Not all noise is equal
Electrical noise is unwanted swings in voltage or current created in electric
circuits, usually due to the random motion of electrons in an electrical
conductor. Noise is already a problem in conventional digital communication,
though on a much lesser scale than in power lines. For TV and the internet,
the main problem is "white" background noise, which is spread fairly smoothly
over a wide range of frequencies like the sounds produced by a waterfall.
A digital signal consists of a series of 0s and 1s, and white noise corrupts
individual bits randomly and independently of each other.
All is not lost, though. There is a way to encode the signal so that errors
in it can be detected and even corrected. Codes have already been devised
to deal with white noise on television and internet signals. It doesn't always
work: if noise affects too many digits, the message just gets lost, which
is why your satellite TV sometimes locks up in bad weather, displaying a
still frame rather than a moving picture. The set-top box is waiting to receive
a complete frame but it's not getting enough of the incoming signal. So it
goes into a sulk and refuses to do anything.

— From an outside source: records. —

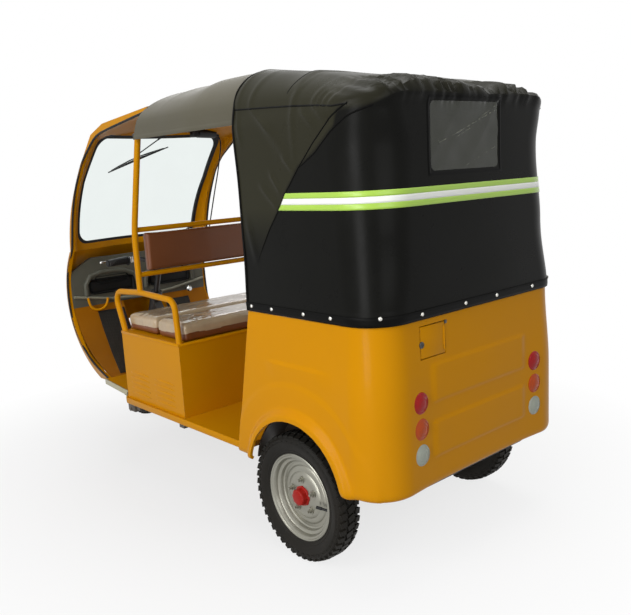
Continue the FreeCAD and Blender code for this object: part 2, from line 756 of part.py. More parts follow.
def windscreen():
    """Windscreen frame with its roof cap, rubber seal and curved glass."""
    wall, door = s.panel_wall, s.door_front
    back = s.cap_split + 100
    outer = cab_solid(CAB, 0, back).common(roof_cap_solid(0))
    shell = outer.cut(cab_solid(CAB, wall, back + 1).common(roof_cap_solid(wall)))
    low, edge = s.cowl_top, s.roof_edge
    rise = edge - low
    doorway = across([(back + 1, low - 1, 0), (back + 1, edge + 130, 0),
                      (door + 400, edge + 52, 60), (door + 175, low + 0.83 * rise, 500),
                      (door + 35, low + 0.43 * rise, 600), (door - 28, low + 1, 0),
                      (door - 28, low - 1, 0)])
    shell = shell.cut(doorway)
    zone = block((-BEYOND, BEYOND), (-BEYOND, door + 330), (low, edge + 80))

    def pane(widen):
        """Hole of the windscreen, grown by a width on every side."""
        half, bottom, top = s.glass_half + widen, low + 48 - widen, edge + 44 + widen
        outline = [(half - 12, bottom, 60), (half, bottom + 0.6 * (top - bottom), 0),
                   (half - 18, top, 60)]
        return through(mirrored(outline), -BEYOND, door + 330)

    hole, sight = pane(s.seal_width), pane(0)
    frame = shell.cut(hole)
    cap = block((-BEYOND, BEYOND), (door + 300, BEYOND), (edge, BEYOND))
    feature("roof_cap", frame.common(cap).cut(behind_cover_edge(-s.fit_gap)))
    feature("windscreen_frame", frame.cut(cap))
    feature("windscreen_seal", shell.common(hole).common(zone).cut(sight))
    thick = s.glass_thick
    skin = cab_solid(CAB, thick, back).cut(cab_solid(CAB, 2 * thick, back + 1))
    feature("windscreen_glass", skin.common(sight).common(zone).common(roof_cap_solid(thick)))


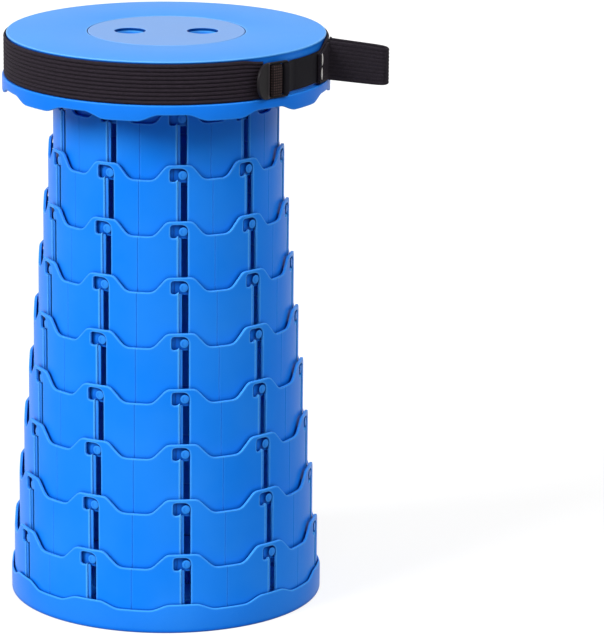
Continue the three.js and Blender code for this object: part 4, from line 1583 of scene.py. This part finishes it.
def make_floor():
    """A wide level plane at height 0, in metres, with the glow where it is seen."""
    side = FLOOR_HALF
    mesh = bpy.data.meshes.new("floor")
    corners = [(-side, -side, 0), (side, -side, 0), (side, side, 0), (-side, side, 0)]
    mesh.from_pydata(corners, [], [(0, 1, 2, 3)])
    material, nodes, links, shader = node_tree("white_floor")
    shader.inputs["Base Color"].default_value = (FLOOR_GREY, FLOOR_GREY, FLOOR_GREY, 1)
    shader.inputs["Roughness"].default_value = FLOOR_ROUGHNESS
    shader.inputs["Specular IOR Level"].default_value = FLOOR_GLOSS
    shader.inputs["Emission Color"].default_value = (1, 1, 1, 1)
    glow = mapped(nodes, links, seen_or_mirrored(nodes, links), 0.0, FLOOR_GLOW)
    links.new(glow, shader.inputs["Emission Strength"])
    mesh.materials.append(material)
    floor = bpy.data.objects.new("floor", mesh)
    bpy.context.scene.collection.objects.link(floor)
    floor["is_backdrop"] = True
    print("The floor is", 2 * side, "m wide")


make_floor()

# %% [markdown]
# ## The light
#
# The photograph was lit from the front left by one large soft source, with weaker light from the right, the
# front and above. Area lamps could do this, but near the floor they leave a bright pool that ends in a
# visible edge. A sun lamp with a wide angle is as soft and lights the whole floor alike. A white surround
# adds a little light from everywhere and gives the gloss something pale to mirror.

# %% Suns and surround
SUN_DISTANCE = 4
SURROUND_LIGHT = 0.15
SUNS = (
    ("key", -56, 32, 2.9, 26),
    ("front", 5, 40, 0.8, 40),
    ("fill", 66, 46, 1.02, 34),
    ("top", 0, 84, 0.4, 40),
)


def towards(azimuth, elevation):
    """The direction from the stool to an azimuth and an elevation in degrees: (cos e sin a, -cos e cos a,
    sin e)."""
    a, e = math.radians(azimuth), math.radians(elevation)
    return np.array([math.cos(e) * math.sin(a), -math.cos(e) * math.cos(a), math.sin(e)])


def soft_sun(name, azimuth, elevation, strength, angle):
    """A far, wide light that is as bright on the whole floor. Its shadows soften over the angle in degrees.
    It looks along its own -Z, so its matrix holds a level right, an up and the direction towards it."""
    back = towards(azimuth, elevation)
    right = np.cross([0, 0, 1], back)
    right /= np.linalg.norm(right)
    turn = np.column_stack([right, np.cross(back, right), back])
    data = bpy.data.lights.new(name, "SUN")
    data.energy = strength
    data.angle = math.radians(angle)
    lamp = bpy.data.objects.new(name, data)
    lamp.matrix_world = Matrix.Translation((back * SUN_DISTANCE).tolist()) @ Matrix(turn.tolist()).to_4x4()
    bpy.context.scene.collection.objects.link(lamp)
    print("The", name, "light has strength", strength)


def make_surround():
    """A white surround on every side. It is seen and mirrored at full white, and the stool is lit by less
    of it, so that the suns shape it."""
    world = bpy.data.worlds.new("surround")
    world.use_nodes = True
    nodes = world.node_tree.nodes
    links = world.node_tree.links
    background = nodes["Background"]
    background.inputs["Color"].default_value = (1, 1, 1, 1)
    strength = mapped(nodes, links, seen_or_mirrored(nodes, links), SURROUND_LIGHT, 1.0)
    links.new(strength, background.inputs["Strength"])
    bpy.context.scene.world = world


make_surround()
for sun in SUNS:
    soft_sun(*sun)
bpy.context.scene.view_settings.view_transform = "Standard"

# %% [markdown]
# ## The last look
#
# A dressed stool has to be as large as its plain solids, or it won't fit where they fit. So both boxes are
# measured, kept side by side and printed before the lesson ends.

# %% Measure and finish
sizes = {"cad": [list(corner) for corner in cad_bounds], "visual": [list(corner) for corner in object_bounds()]}
for model, corners in sizes.items():
    print(model, "box in mm:", [[round(value / MM, 1) for value in corner] for corner in corners])
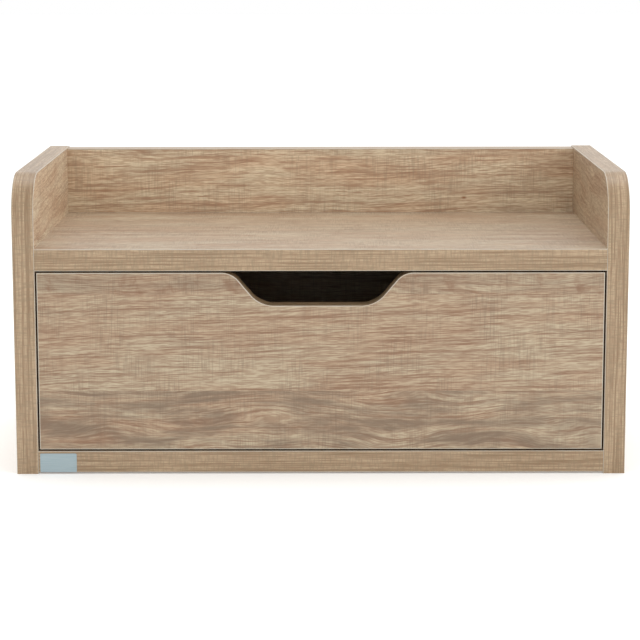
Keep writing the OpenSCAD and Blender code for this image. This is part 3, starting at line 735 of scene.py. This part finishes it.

Coding is vital in today's
communications. Computer scientists are continually thinking up new types
of codes for use in modern communications, but those developed so far won't
work for PLC because they are not sophisticated enough to cope with several
different types of interference. The problem is that power lines can suffer
from many different types of interference at once. Power lines operate at
high voltages and have a tendency to produce sparks. So along with the gentle
hiss of white noise, they can suffer persistent interference at specific
frequencies as well as sudden bangs and crashes of "impulse" noise across
many frequencies. All this means codes will have to get a whole lot better
before we can hook up to the internet through the mains. Which is where that
ancient puzzle comes in.
This year marks the 300th anniversary of the birth of Leonhard Euler, one
of the greatest mathematicians who ever lived, and the most prolific. Euler
was Swiss but he spent much of his working life in Germany and Russia, where
he was attached to the court of Catherine the Great. He ranged over the entire
landscape of mathematics - from pure to applied, from number theory to partial
differential equations. To him, it was all one.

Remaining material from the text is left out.